PEOPLE v. TRAN

Reset A A Font size: Print

Supreme Court, New York County, New York.

The PEOPLE of the State of New York, Plaintiff, v. Hung TRAN, Defendant.

Decided: May 28, 1998

Michael Yucevicius, New York City, for defendant. Robert M. Morgenthau, District Attorney of New York County, New York City (Robert Seiden of counsel), for plaintiff.

Defendant moves to dismiss count two of the indictment pursuant to CPL 30.30(1).

Defendant was arrested on April 24, 1996 in connection with the death of Richard Han. A felony complaint, commencing the action for speedy trial purposes (see CPL 30.30[1][a];  CPL 1.20[17];  People v. Lomax, 50 N.Y.2d 351, 356, 428 N.Y.S.2d 937, 406 N.E.2d 793) was filed the next day.   Defendant (in indictment 3552/96) and others were subsequently charged with murder in the second degree.   On February 26, 1998 he was arraigned on a superseding indictment consisting of two counts.   Count one is identical to the murder count contained in the first indictment.   A new second count charges him with hindering prosecution in the first degree in connection with allegations that he rendered criminal assistance to another individual who was involved in the commission of the murder.   Defendant now moves to dismiss this new count pursuant to CPL 30.30(1), correctly noting that more than six months have passed since the action against him commenced.

Had there only been one indictment and had count two, a nonhomicide count, been part of it from the very beginning, that count would not be subject to dismissal pursuant to CPL 30.30(1).   Subdivision (3)(a) of that statute states that subdivisions (1) and (2) (which provide for dismissal of the indictment and release of the defendant from custody, respectively, where the People are not ready for trial within specified time periods) “do not apply to a criminal action wherein the defendant is accused of” various homicides, including murder in the second degree.   The question remains whether the rule is any different where a homicide indictment is superseded by a second homicide indictment which contains, in addition to the homicide count, a new nonhomicide count.

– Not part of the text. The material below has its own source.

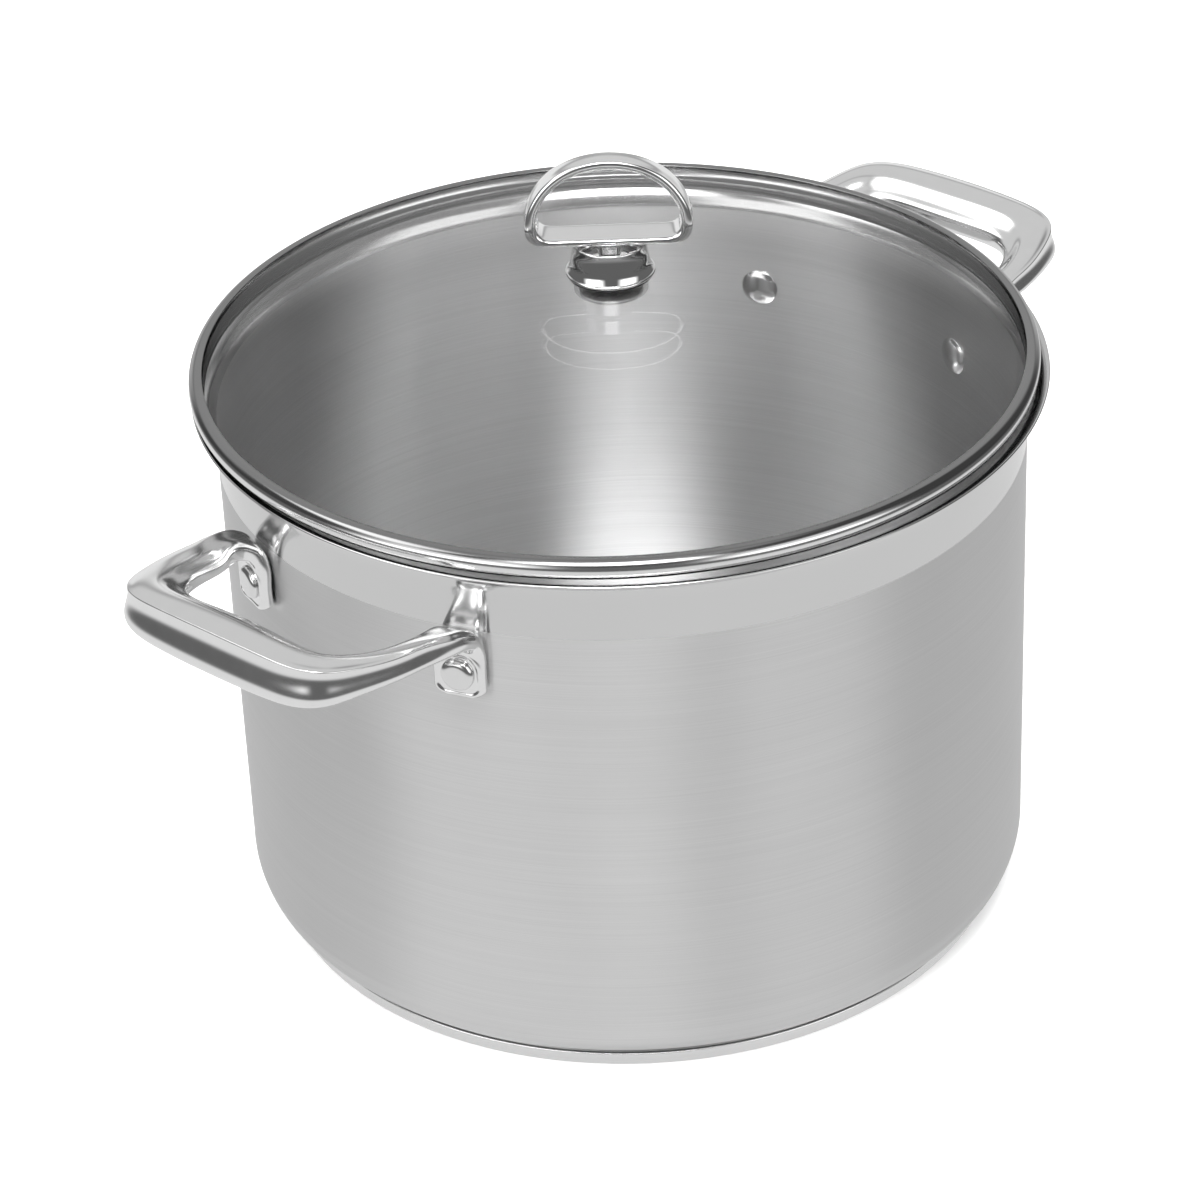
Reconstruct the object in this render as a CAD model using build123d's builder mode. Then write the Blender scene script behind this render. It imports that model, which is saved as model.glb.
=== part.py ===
from build123d import *
import math
import os

# Stock pot, 24 cm, with two riveted loop handles and a glass lid.
# Origin: centre of the underside. +Z up, handles on the +X and -X sides. Millimetres.

os.makedirs("parts", exist_ok=True)

DIAGONAL = math.sqrt(0.5)  # cosine and sine of 45 degrees

# ---------------------------------------------------------------- pot body
WALL_R = 121.0            # outside radius of the straight wall
WALL_T = 0.8              # sheet thickness
INNER_WALL_R = WALL_R - WALL_T
SHELL_BOTTOM_Z = 4.5      # outside of the shell's floor
CORNER_R = 14.2           # outside radius between floor and wall
FLARE_R = 7.3             # outside radius of the pouring lip's flare
FLARE_ANGLE = 80.0        # how far the flare turns outward
FLARE_END_Z = 173.55      # underside of the lip's edge
FLARE_START_Z = FLARE_END_Z - FLARE_R * math.sin(math.radians(FLARE_ANGLE))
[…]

 People v. Lomax, supra, and People v. Osgood, 52 N.Y.2d 37, 436 N.Y.S.2d 213, 417 N.E.2d 507, made clear that, as there is only one criminal action for any set of charges, there can only be one date upon which an action commences.   No matter how many times an indictment is superseded, the commencement date for speedy trial purposes remains the date on which the initial accusatory instrument was filed.   Not only does the commencement date relate back in this fashion, but the computation of excludable time does as well (People v. Sinistaj, 67 N.Y.2d 236, 239, 501 N.Y.S.2d 793, 492 N.E.2d 1209).  “The period of time excludable with respect to the those charges in the original indictment are therefore also excludable with respect to those charges in the superseding indictment” (People v. Terry, 225 A.D.2d 306, 307, 639 N.Y.S.2d 3;  see People v. Varlack, 181 A.D.2d 420, 580 N.Y.S.2d 328).  Further, as long as the superseding indictment can be said to be part of the same “criminal action” as the superseded indictment, it relates back to the first for the purposes of computing excludable time, regardless whether the successor indictment charges a new crime (see People v. Sinistaj, supra;  see also People v. Sanasie, 238 A.D.2d 186, 656 N.Y.S.2d 240).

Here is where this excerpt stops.